Busse argues that while three to seven million guns are sold each year for uses like hunting, sports shooting, and target shooting, marketing that preyed on people’s insecurities during the pandemic drove annual sales of certain guns over the 10-million mark in 2020.
“Much of [the advertising is] wrapped up in all of the things that create fear in our society,” he says, “which Trump just instinctively knew how to put on steroids—COVID shutdowns, Black Lives Matter, an impending race war, civil war, more shutdowns—all the things that create angst, and, importantly, hatred, fear, conspiracy.”

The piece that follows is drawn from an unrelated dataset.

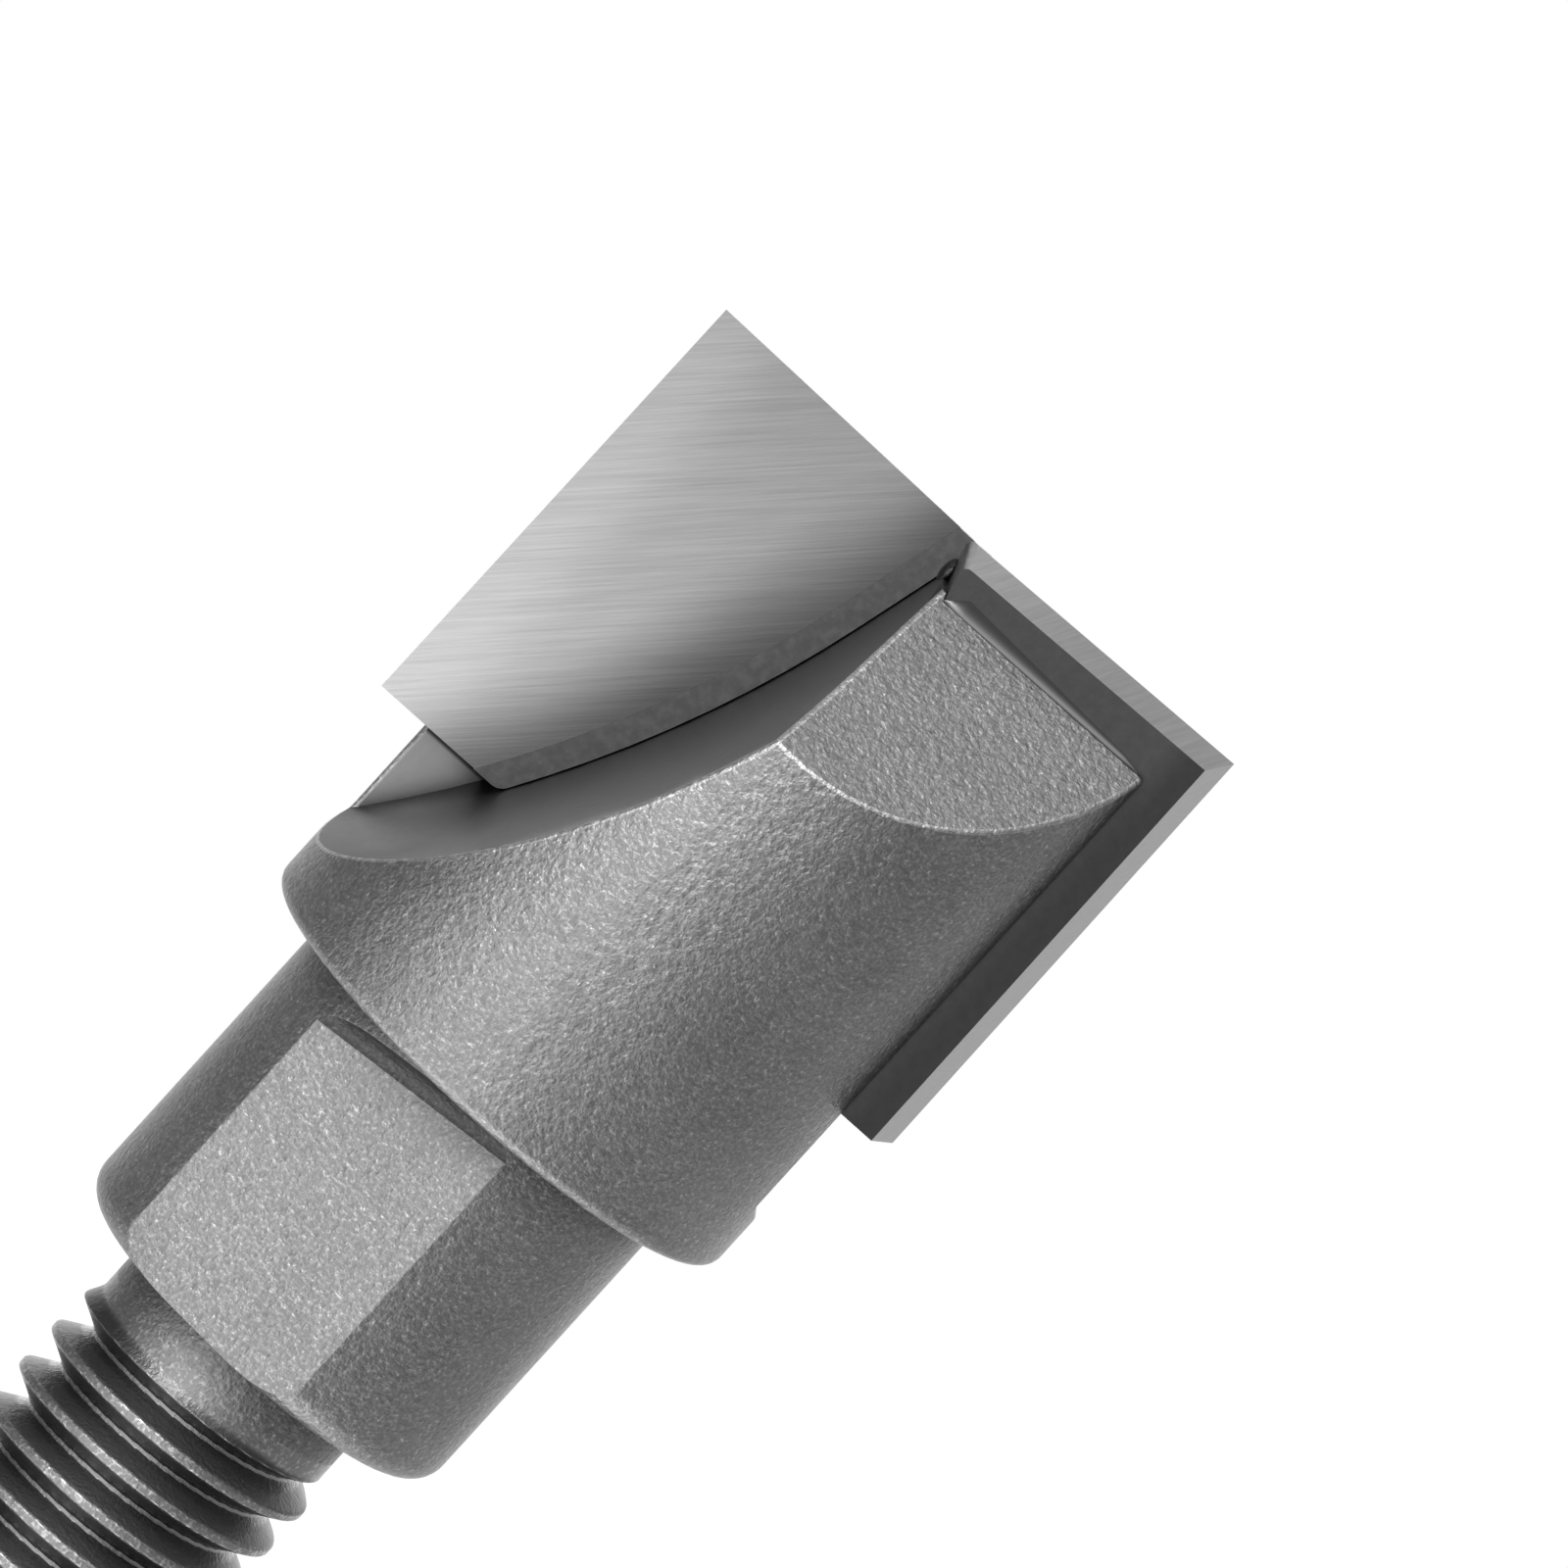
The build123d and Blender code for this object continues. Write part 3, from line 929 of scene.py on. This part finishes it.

Swearer, of the Heritage Foundation, says this argument misses out on a fast-growing segment of gun owners—Black women. “These sorts of characterizations of these advertisements being about white fear is coinciding with the most explosive rise in non-white gun ownership, possibly in American history,” she says. Some people of color have reported buying guns to protect themselves in response to high-profile killings of Black men and women.
Some of the oldest gun manufacturers make guns for military use; Remington and Colt have made M4 rifles for the Army, and following the U.S. invasion of Iraq, Smith & Wesson sent pistols to the U.S. Armed Forces in Iraq so they could be given to the Iraqi military and security forces.
Swearer argues that the gun industry markets weapons used by military and police to indicate their quality, citing the Smith & Wesson’s M&P (military and police) line of firearms. “You have gun control advocates, who will [say] they are intentionally marketing military and police products to civilians in this sort of nefarious way to get products that are military and police to people who aren’t military and police.” Rather, she says, the goal is that consumers will think “if the police are using it, if the government thinks this is good, if the military wants to use these products, it probably tells me that it’s a pretty high standard…It’s not this emphasis on [the] assaultive, attacking nature of it; it’s the same tactic that they’ve been using.”
But Busse believes that the focus on military-grade weapons has already led to violence in the U.S. He cites research that the Buffalo shooting suspect did into tactical gear and the racist politics that he outlined in his manifesto before he allegedly killed 10 mostly Black people at a supermarket.
Busse predicts more such shootings in the social media era. As he puts it, “I think that we have a lot more of these on the way, and I think they have a direct line to much of the industry marketing that we see out there now. I think these shooters are being created.”